I don't quite like the Steve that was shot was Skrull!Steve theory, because it's stupid, I know, but I kinda want Steve to be so awesome that skrulls can't imitate his awesomeness that closely.


I've also considered the Jack Harkness (Dr.Who/Torchwood) option, or, The Immortal. Like, it turns out that the serum actually gave him immortality (he appears to died, but then his body finishes healing and he wakes up). ...but than he's not the everyman with superpowers anymore, he'll be literally immortal and more removed.

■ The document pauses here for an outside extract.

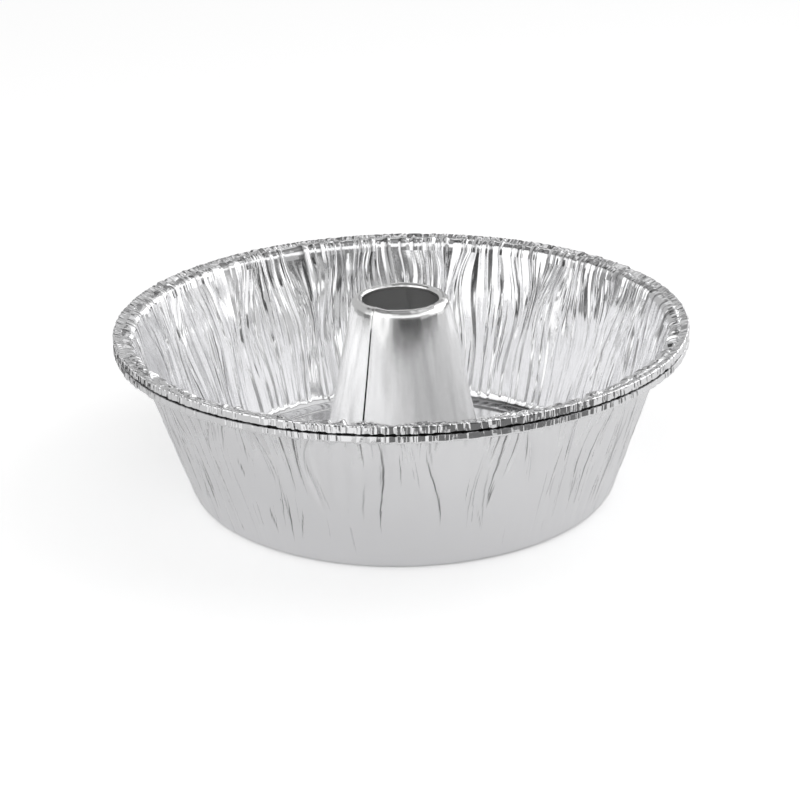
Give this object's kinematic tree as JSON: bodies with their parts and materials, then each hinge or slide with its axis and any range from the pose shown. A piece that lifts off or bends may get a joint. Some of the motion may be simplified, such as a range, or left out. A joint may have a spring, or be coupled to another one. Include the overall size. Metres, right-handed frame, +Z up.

there is a silly thing in my head

[identity profile] hohaiyee.livejournal.com 2008-10-30 07:31 pm (UTC)(link)
I'm crossing my fingers that Obama wins on Monday (I'm Canadian, but American politics doth affect us much and there is a Liberal Leadership Convention on now), and somehow, my mind has this front page:

November 4th
1. Obama Wins
2. Marvel brings back Captain America

Hope!

[identity profile] booster-blue.livejournal.com 2008-10-31 02:23 am (UTC)(link)
The whole not relevant parts gets me nerd!raging so hard. No one said that when Superman was put down, and he's every bit the embodiment of 'All American Ideals'. But his death was treated a hell of a lot better media wise than Steve's. But, then, maybe the time period has something to do with it. Steve is offed when America isn't exactly its own biggest fan...and to wax poetic over a character that was just a big hunky piece of propaganda may seem very uncool. The thought only came to me, when I donned my Cap t-shirt at work, and got a bit of flack from other folks for being "ridiculously patriotic"... so maybe that might have to do with it?